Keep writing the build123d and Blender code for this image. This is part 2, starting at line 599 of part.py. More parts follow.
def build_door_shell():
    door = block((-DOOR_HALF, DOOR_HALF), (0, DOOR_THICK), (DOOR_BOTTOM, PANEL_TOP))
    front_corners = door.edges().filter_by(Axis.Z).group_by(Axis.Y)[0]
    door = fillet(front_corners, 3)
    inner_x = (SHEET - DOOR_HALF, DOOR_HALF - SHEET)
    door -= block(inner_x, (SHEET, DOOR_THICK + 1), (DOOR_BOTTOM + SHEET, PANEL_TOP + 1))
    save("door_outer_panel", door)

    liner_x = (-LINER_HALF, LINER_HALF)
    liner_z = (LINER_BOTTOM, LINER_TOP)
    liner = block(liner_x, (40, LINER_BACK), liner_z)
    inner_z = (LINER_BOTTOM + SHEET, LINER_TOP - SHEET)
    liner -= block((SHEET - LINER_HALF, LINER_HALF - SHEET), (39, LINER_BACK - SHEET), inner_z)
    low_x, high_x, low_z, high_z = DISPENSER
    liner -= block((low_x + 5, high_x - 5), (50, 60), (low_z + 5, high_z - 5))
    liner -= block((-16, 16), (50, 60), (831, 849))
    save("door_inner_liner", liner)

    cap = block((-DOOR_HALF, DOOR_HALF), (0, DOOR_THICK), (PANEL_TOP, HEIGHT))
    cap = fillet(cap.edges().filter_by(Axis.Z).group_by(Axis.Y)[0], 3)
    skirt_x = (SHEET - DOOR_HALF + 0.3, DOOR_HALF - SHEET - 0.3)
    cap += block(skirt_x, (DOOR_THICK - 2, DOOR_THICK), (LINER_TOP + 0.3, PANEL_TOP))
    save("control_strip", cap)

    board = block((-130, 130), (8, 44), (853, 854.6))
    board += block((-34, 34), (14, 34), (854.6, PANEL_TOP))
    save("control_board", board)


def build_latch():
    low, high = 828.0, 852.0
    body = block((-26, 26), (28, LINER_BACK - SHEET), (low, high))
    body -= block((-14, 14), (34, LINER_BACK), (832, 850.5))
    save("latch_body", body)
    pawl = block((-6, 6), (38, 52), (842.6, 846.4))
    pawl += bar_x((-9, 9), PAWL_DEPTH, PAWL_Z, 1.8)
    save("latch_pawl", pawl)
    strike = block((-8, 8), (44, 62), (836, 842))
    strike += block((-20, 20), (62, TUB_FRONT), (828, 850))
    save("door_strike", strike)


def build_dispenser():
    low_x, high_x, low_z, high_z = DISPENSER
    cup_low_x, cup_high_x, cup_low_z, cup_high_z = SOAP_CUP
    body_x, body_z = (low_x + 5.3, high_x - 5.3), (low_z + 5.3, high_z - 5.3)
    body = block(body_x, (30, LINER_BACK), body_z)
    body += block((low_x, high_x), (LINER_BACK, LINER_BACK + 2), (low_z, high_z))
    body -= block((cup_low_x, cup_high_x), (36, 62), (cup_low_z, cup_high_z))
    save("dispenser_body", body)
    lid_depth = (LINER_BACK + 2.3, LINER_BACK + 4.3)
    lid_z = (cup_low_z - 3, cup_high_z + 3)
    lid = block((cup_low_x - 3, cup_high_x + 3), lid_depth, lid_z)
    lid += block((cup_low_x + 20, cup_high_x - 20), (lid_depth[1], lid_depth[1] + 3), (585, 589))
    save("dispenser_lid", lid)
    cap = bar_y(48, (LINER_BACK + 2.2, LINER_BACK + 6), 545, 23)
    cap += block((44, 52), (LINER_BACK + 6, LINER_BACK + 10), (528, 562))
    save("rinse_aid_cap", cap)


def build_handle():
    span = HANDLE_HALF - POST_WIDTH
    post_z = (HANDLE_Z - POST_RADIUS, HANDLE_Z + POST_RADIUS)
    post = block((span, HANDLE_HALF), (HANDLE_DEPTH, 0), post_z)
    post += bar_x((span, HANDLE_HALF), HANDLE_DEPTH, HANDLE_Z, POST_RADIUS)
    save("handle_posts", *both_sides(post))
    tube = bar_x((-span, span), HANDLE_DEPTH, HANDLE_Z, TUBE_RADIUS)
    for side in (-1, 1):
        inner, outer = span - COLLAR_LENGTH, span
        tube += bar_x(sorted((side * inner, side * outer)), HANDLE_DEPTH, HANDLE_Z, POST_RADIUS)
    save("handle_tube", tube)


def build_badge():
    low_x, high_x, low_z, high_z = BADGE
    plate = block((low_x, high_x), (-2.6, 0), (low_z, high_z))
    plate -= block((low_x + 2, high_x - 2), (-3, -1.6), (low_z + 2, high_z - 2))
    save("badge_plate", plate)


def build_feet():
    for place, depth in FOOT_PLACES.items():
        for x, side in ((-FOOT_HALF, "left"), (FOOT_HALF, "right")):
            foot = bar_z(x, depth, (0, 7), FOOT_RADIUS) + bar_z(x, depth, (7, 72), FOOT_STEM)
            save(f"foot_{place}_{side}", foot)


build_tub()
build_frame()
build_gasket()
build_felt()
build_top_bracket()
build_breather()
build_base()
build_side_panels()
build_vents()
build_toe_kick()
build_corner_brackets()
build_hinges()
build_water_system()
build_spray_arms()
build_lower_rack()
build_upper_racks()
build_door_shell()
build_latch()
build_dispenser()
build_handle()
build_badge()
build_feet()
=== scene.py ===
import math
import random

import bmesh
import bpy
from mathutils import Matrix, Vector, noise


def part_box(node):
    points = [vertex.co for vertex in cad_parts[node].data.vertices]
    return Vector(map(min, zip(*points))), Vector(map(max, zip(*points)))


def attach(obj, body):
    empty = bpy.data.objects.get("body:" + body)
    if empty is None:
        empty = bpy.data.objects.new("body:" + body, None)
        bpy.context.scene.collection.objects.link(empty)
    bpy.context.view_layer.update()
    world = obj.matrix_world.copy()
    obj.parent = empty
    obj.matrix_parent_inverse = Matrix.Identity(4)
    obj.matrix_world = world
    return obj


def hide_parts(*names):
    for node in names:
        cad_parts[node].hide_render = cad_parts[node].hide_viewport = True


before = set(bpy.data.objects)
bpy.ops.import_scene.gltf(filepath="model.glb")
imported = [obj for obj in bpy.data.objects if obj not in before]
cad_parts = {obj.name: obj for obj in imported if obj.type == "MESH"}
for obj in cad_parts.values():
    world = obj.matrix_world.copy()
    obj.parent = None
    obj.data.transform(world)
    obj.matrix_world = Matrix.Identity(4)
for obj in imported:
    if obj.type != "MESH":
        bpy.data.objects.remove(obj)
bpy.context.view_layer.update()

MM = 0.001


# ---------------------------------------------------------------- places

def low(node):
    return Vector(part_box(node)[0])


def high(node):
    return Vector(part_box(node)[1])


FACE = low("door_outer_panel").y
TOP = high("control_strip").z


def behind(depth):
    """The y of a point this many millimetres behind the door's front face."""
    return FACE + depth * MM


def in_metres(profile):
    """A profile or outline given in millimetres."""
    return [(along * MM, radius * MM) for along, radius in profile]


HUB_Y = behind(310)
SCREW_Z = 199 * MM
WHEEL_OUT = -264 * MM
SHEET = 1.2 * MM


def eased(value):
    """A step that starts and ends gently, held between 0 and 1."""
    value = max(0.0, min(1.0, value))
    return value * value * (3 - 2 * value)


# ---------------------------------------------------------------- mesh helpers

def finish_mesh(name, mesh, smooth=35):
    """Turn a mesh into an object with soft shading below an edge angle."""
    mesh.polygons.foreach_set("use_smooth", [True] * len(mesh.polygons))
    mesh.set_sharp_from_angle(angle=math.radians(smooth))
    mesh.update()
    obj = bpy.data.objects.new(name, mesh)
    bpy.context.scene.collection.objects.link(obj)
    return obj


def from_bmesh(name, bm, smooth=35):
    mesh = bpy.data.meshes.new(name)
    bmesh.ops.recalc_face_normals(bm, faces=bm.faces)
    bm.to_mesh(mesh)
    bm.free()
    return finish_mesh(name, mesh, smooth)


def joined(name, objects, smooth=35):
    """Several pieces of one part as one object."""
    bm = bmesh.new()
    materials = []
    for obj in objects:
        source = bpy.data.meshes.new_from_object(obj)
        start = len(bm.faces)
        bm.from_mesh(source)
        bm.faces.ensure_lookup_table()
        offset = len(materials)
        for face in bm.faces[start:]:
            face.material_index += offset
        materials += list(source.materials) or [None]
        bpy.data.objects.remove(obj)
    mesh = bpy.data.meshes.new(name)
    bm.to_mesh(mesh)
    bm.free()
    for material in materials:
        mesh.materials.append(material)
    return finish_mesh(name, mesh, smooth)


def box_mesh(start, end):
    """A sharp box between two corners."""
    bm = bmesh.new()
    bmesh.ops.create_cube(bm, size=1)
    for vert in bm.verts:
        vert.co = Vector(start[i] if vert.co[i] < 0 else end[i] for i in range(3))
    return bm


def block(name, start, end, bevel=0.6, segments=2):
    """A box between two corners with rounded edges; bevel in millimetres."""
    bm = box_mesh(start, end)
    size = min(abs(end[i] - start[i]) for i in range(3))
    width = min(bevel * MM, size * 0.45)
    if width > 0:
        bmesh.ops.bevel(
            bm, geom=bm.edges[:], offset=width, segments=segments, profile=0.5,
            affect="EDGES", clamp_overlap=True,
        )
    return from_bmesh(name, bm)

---

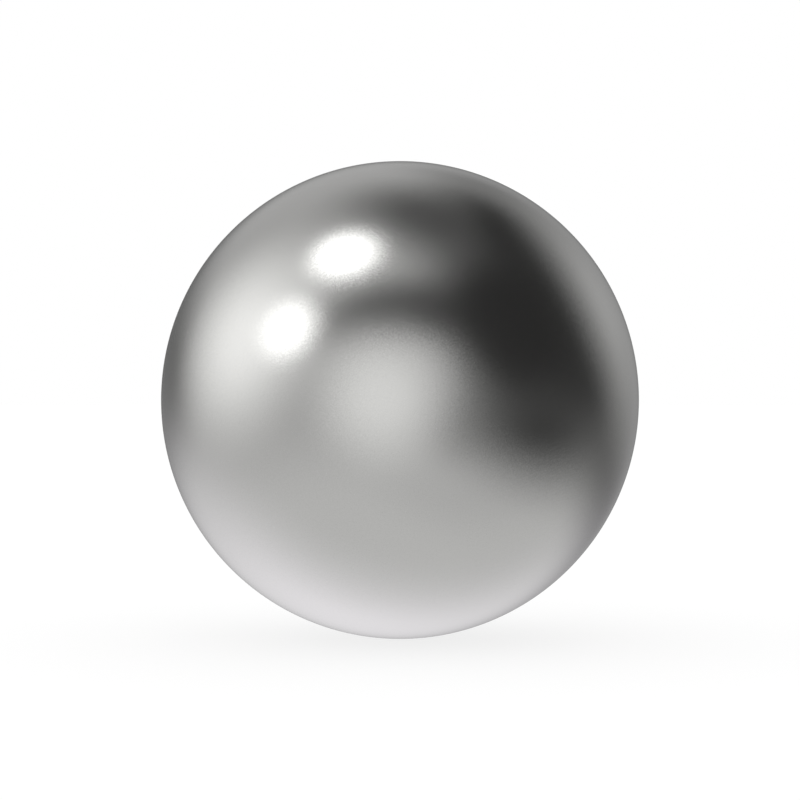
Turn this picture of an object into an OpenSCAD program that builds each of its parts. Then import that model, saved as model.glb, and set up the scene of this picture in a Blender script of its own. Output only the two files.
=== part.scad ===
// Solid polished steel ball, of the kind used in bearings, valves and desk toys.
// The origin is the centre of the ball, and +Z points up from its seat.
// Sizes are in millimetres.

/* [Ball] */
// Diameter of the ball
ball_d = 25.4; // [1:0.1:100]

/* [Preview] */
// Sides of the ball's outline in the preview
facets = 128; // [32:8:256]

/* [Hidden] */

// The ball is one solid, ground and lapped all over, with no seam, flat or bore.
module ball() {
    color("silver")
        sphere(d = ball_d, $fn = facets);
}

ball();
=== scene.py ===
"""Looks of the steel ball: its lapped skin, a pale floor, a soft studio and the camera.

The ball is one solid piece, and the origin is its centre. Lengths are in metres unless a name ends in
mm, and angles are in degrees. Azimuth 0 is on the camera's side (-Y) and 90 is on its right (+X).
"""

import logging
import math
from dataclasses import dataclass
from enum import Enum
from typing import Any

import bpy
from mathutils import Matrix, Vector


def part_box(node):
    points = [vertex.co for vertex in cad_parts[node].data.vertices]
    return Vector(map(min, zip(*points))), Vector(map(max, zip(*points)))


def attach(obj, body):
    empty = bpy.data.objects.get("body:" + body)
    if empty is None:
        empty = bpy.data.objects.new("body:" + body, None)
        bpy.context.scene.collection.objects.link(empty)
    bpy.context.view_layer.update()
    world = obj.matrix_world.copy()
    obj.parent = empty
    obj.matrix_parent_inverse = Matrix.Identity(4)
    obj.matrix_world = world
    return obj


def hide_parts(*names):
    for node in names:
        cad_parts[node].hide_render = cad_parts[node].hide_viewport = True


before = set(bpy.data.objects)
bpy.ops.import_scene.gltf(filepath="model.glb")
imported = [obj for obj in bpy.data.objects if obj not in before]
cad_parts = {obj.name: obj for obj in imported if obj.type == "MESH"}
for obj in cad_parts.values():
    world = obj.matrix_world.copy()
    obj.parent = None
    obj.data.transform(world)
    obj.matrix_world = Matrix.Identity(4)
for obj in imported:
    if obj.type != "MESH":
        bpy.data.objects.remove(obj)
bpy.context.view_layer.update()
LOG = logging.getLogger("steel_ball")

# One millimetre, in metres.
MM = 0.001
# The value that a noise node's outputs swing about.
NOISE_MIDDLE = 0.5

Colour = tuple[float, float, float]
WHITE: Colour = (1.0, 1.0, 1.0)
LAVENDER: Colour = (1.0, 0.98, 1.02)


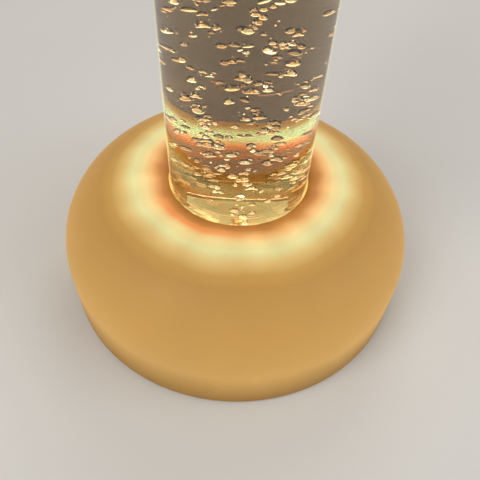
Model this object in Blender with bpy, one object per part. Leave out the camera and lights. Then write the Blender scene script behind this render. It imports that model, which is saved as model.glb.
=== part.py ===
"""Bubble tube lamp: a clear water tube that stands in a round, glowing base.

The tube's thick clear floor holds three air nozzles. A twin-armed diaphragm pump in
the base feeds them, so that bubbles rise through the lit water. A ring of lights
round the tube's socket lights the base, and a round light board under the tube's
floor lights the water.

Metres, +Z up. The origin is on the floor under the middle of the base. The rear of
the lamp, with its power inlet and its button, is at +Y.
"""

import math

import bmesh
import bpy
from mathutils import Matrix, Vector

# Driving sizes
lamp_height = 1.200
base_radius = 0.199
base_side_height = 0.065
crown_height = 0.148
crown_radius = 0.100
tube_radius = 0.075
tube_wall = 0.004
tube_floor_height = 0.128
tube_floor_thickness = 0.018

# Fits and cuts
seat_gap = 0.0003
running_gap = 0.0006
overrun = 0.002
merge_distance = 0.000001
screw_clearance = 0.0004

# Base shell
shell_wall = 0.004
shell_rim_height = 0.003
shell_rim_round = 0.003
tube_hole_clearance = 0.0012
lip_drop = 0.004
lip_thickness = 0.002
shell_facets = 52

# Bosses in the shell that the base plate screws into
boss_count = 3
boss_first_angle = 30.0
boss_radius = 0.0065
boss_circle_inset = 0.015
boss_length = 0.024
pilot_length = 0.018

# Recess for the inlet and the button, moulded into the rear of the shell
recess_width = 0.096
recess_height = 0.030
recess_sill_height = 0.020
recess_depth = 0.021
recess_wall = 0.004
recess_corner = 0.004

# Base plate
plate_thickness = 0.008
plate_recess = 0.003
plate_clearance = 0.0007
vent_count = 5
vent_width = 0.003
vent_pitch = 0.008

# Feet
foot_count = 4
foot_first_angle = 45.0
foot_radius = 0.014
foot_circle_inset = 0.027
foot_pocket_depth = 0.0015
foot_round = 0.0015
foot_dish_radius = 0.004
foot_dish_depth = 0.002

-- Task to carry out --
Above are the entries. Output exactly the lines beginning with the line that has "Model this object" and ending with the line that has "round, glowing base.".

-- Expected answer --
Model this object in Blender with bpy, one object per part. Leave out the camera and lights. Then write the Blender scene script behind this render. It imports that model, which is saved as model.glb.
=== part.py ===
"""Bubble tube lamp: a clear water tube that stands in a round, glowing base.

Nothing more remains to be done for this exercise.